*AIM:* Pull each line holding the word "joints" from the data.

*RAW DATA:*
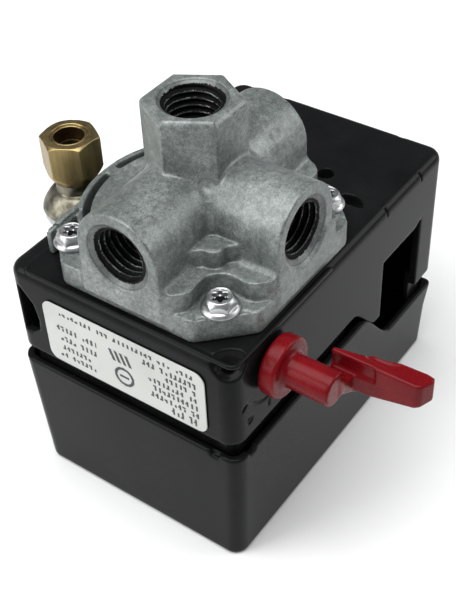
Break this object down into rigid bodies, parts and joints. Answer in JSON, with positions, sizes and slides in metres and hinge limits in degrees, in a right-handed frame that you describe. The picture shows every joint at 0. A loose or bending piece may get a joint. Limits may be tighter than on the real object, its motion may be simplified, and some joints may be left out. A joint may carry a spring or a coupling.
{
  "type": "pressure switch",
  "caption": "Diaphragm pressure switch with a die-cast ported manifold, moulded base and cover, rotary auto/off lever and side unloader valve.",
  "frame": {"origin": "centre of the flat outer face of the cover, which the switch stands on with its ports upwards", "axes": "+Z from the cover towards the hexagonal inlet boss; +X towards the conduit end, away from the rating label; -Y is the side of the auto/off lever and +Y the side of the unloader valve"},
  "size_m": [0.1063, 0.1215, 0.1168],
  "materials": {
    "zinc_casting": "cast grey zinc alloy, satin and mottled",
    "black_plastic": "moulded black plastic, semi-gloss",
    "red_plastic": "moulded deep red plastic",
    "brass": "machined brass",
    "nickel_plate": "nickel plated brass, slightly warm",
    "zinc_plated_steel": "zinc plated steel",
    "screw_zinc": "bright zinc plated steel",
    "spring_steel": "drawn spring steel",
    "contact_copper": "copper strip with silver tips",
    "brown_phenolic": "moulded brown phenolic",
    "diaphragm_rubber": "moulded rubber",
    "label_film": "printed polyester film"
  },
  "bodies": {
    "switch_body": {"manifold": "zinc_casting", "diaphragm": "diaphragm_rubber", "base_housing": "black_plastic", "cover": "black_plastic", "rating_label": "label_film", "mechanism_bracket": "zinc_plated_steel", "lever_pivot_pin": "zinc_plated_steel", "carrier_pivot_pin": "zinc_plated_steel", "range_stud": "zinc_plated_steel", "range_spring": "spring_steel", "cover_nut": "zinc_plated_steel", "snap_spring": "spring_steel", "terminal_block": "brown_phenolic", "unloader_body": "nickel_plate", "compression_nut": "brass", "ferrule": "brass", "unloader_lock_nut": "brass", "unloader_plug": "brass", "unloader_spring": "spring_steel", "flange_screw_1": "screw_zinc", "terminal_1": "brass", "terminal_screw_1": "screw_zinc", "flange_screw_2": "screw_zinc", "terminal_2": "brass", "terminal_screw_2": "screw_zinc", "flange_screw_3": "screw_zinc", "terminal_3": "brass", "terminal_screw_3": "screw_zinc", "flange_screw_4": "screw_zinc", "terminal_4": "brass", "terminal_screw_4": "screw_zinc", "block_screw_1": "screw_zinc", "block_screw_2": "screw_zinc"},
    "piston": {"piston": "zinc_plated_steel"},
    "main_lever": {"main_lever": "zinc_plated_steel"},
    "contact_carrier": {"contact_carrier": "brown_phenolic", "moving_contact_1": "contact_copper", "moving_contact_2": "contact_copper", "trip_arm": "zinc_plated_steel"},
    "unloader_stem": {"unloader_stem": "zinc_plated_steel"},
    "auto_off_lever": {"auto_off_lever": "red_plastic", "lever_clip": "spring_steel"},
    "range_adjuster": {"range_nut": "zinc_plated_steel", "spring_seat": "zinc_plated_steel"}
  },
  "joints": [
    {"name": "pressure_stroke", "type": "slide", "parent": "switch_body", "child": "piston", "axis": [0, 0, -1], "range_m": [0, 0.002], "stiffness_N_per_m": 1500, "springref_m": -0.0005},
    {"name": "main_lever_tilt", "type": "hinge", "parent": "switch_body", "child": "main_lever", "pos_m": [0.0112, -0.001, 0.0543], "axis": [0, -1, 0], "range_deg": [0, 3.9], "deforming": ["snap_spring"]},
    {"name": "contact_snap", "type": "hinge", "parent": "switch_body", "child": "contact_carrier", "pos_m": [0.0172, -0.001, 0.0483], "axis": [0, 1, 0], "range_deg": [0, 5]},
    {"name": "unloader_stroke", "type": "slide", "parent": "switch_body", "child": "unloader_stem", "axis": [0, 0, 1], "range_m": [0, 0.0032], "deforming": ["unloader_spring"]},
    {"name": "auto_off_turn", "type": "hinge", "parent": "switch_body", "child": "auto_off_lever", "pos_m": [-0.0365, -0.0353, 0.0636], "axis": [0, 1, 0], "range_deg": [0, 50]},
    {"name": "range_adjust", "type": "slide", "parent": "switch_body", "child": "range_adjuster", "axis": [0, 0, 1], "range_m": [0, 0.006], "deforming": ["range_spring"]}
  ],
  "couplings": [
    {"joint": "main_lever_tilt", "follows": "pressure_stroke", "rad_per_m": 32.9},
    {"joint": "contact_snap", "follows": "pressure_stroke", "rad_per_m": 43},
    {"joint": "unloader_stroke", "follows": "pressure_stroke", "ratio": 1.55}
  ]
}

*SOLUTION BELOW:*
Break this object down into rigid bodies, parts and joints. Answer in JSON, with positions, sizes and slides in metres and hinge limits in degrees, in a right-handed frame that you describe. The picture shows every joint at 0. A loose or bending piece may get a joint. Limits may be tighter than on the real object, its motion may be simplified, and some joints may be left out. A joint may carry a spring or a coupling.
  "joints": [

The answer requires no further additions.